What is asked:
Print exactly the part opening with the line containing "lengthwise_body();" and closing with the line containing "bpy.data.objects.remove(obj)", with both of those lines included.

Data provided:
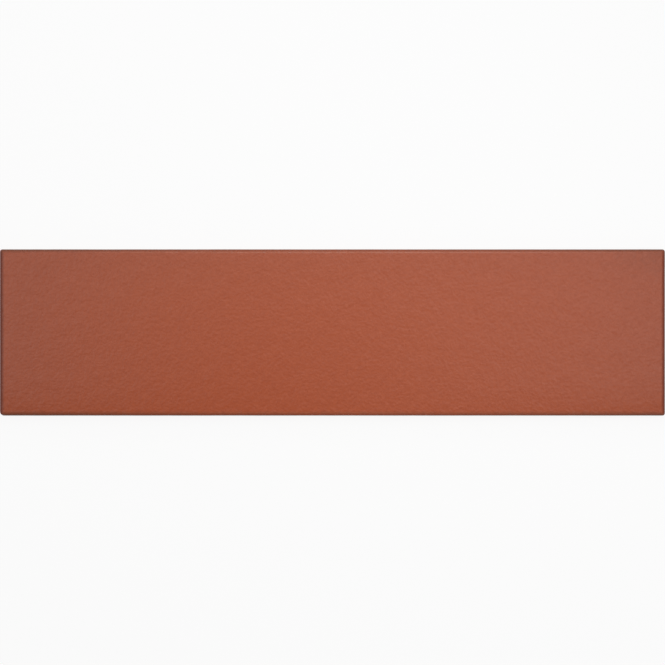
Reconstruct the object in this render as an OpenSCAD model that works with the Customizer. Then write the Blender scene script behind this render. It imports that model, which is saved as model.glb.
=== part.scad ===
// Wall tile: one flat slab of fired clay, with a rolled edge round its face and a keyed back.
// It lies on its back with its face up. X runs along the length and Y across the width,
// and the origin is at the middle of the back.

/* [Slab] */
// Length of the slab
tile_length = 368; // [240:1:480]
// Width of the slab
tile_width = 92; // [60:1:150]
// Thickness of the slab, from the lands of the back to the face
tile_thickness = 9; // [7:0.5:14]

/* [Edges] */
// Radius of the roll where the face turns down into the sides
face_roll = 2.2; // [0.6:0.1:3.5]
// Radius of the four upright corners
corner_radius = 0.9; // [0.4:0.1:3]
// Width of the bevel round the back
bevel_width = 0.6; // [0.2:0.1:1.5]
// Height of the bevel round the back
bevel_height = 1.2; // [0.4:0.1:2.5]

/* [Keyed back] */
// Depth of the keying pockets that the adhesive fills
pocket_depth = 0.7; // [0.3:0.1:1.5]
// Spacing aimed at from one pocket to the next
pocket_pitch = 23; // [15:1:30]
// Radius of a pocket's corners
pocket_corner = 2.5; // [1:0.5:3]
// Width of the lands between the pockets
land_width = 3; // [1.5:0.5:5]
// Width of the plain margin round all the pockets
margin_width = 4.5; // [3.5:0.5:8]

/* [Hidden] */

// Height at which the roll of the face begins
shoulder = tile_thickness - face_roll;

// Even counts, so that two lands cross at the middle of the back
pocket_columns = even_count(tile_length);
pocket_rows = even_count(tile_width);
pocket_length = pocket_size(tile_length, pocket_columns);
pocket_width = pocket_size(tile_width, pocket_rows);

// Depth by which a cutting shape passes the surface that it cuts
overcut = 1;

function even_count(span) = 2 * max(1, round(span / pocket_pitch / 2));
function pocket_size(span, count) = (span - 2 * margin_width - (count - 1) * land_width) / count;
function pocket_centre(index, count, size) = (index - (count - 1) / 2) * (size + land_width);

// A rectangle with round corners, centred on the origin
module rounded_rectangle(length, width, radius) {
    square([length, width - 2 * radius], center = true);
    square([length - 2 * radius, width], center = true);
    for (x = [-1, 1], y = [-1, 1])
        translate([x * (length / 2 - radius), y * (width / 2 - radius)])
            circle(r = radius, $fn = 48);
}

// The section across a span of the slab: bevel at the back, upright side, roll up to the face
module slab_section(span) {
    side = span / 2;
    polygon([
        [-side + bevel_width, 0],
        [side - bevel_width, 0],
        [side, bevel_height],
        [side, shoulder],
        [-side, shoulder],
        [-side, bevel_height]
    ]);
    translate([-side + face_roll, 0])
        square([span - 2 * face_roll, tile_thickness]);
    for (x = [-1, 1])
        translate([x * (side - face_roll), shoulder])
            circle(r = face_roll, $fn = 96);
}

// The slab's section along its length, run across the width
module lengthwise_body() {
    rotate([90, 0, 0])
        linear_extrude(height = tile_width, center = true)
            slab_section(tile_length);
}

// The slab's section across its width, run along the length
module crosswise_body() {
    rotate([90, 0, 90])
        linear_extrude(height = tile_length, center = true)
            slab_section(tile_width);
}

// One keying pocket, as the shape to cut
module pocket() {
    translate([0, 0, -overcut])
        linear_extrude(height = pocket_depth + overcut)
            rounded_rectangle(pocket_length, pocket_width, pocket_corner);
}

// All the pockets of the back
module pockets() {
    for (i = [0 : pocket_columns - 1], j = [0 : pocket_rows - 1])
        translate([
            pocket_centre(i, pocket_columns, pocket_length),
            pocket_centre(j, pocket_rows, pocket_width),
            0
        ])
            pocket();
}

module wall_tile() {
    color([0.64, 0.35, 0.26])
        difference() {
            intersection() {
                lengthwise_body();
                crosswise_body();
                linear_extrude(height = tile_thickness)
                    rounded_rectangle(tile_length, tile_width, corner_radius);
            }
            pockets();
        }
}

wall_tile();
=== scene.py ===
"""A fired-clay wall tile lying face up on a pale floor, seen from straight above.

Everything is in metres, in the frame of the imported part: X along the tile, Y across it, Z out
of its face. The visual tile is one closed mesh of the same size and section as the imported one,
with the grain of its face, the waver of its edges and the softened pockets of its back.
"""
import math
from collections import namedtuple

import bmesh
import bpy
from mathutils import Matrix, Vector, noise


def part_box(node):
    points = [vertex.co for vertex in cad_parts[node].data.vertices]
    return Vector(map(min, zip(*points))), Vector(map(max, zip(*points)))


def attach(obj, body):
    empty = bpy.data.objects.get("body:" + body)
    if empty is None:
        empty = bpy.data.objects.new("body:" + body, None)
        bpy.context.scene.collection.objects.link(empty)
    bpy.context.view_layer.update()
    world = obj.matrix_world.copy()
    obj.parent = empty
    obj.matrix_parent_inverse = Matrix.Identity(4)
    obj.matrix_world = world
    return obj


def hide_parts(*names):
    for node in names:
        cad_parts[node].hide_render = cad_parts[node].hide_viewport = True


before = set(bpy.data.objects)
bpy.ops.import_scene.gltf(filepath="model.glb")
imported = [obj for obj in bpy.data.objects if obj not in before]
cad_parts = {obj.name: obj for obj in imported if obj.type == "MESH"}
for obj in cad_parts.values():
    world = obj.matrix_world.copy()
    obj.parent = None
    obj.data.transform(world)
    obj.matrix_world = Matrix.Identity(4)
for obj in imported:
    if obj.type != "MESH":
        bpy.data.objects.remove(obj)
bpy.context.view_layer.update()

MM = 0.001
NODE = "wall_tile"

# ---------------------------------------------------------------- sizes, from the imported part

LOW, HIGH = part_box(NODE)
HALF_LENGTH = HIGH.x
HALF_WIDTH = HIGH.y
THICKNESS = HIGH.z
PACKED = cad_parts[NODE].data
HAIR = 0.01 * MM            # two measures nearer than this are the same


def side_heights():
    """The lowest and highest point of the upright end face."""
    heights = [v.co.z for v in PACKED.vertices if v.co.x > HALF_LENGTH - HAIR]
    return min(heights), max(heights)


def back_half_length():
    """Half the length of the flat back, inside its bevel."""
    return max(v.co.x for v in PACKED.vertices if v.co.z < HAIR)


def pocket_floors():
    """The level floor of each keying pocket, as its lowest and highest corner."""
    shape = bmesh.new()
    shape.from_mesh(PACKED)
    bmesh.ops.remove_doubles(shape, verts=shape.verts, dist=HAIR)
    shape.normal_update()
    level = {f for f in shape.faces if f.normal.z < -0.99 and f.calc_center_median().z > HAIR}
    floors = []
    while level:
        floor = [level.pop()]
        for face in floor:      # the list grows by each face's neighbours
            beside = {other for edge in face.edges for other in edge.link_faces} & level
            level -= beside
            floor.extend(beside)
        corners = [v.co.copy() for face in floor for v in face.verts]
        floors.append(tuple(Vector(map(pick, zip(*corners))) for pick in (min, max)))
    shape.free()
    return sorted(floors, key=lambda floor: tuple(round(v / HAIR) for v in floor[0]))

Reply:
                lengthwise_body();
                crosswise_body();
                linear_extrude(height = tile_thickness)
                    rounded_rectangle(tile_length, tile_width, corner_radius);
            }
            pockets();
        }
}

wall_tile();
=== scene.py ===
"""A fired-clay wall tile lying face up on a pale floor, seen from straight above.

Everything is in metres, in the frame of the imported part: X along the tile, Y across it, Z out
of its face. The visual tile is one closed mesh of the same size and section as the imported one,
with the grain of its face, the waver of its edges and the softened pockets of its back.
"""
import math
from collections import namedtuple

import bmesh
import bpy
from mathutils import Matrix, Vector, noise


def part_box(node):
    points = [vertex.co for vertex in cad_parts[node].data.vertices]
    return Vector(map(min, zip(*points))), Vector(map(max, zip(*points)))


def attach(obj, body):
    empty = bpy.data.objects.get("body:" + body)
    if empty is None:
        empty = bpy.data.objects.new("body:" + body, None)
        bpy.context.scene.collection.objects.link(empty)
    bpy.context.view_layer.update()
    world = obj.matrix_world.copy()
    obj.parent = empty
    obj.matrix_parent_inverse = Matrix.Identity(4)
    obj.matrix_world = world
    return obj


def hide_parts(*names):
    for node in names:
        cad_parts[node].hide_render = cad_parts[node].hide_viewport = True


before = set(bpy.data.objects)
bpy.ops.import_scene.gltf(filepath="model.glb")
imported = [obj for obj in bpy.data.objects if obj not in before]
cad_parts = {obj.name: obj for obj in imported if obj.type == "MESH"}
for obj in cad_parts.values():
    world = obj.matrix_world.copy()
    obj.parent = None
    obj.data.transform(world)
    obj.matrix_world = Matrix.Identity(4)
for obj in imported:
    if obj.type != "MESH":
        bpy.data.objects.remove(obj)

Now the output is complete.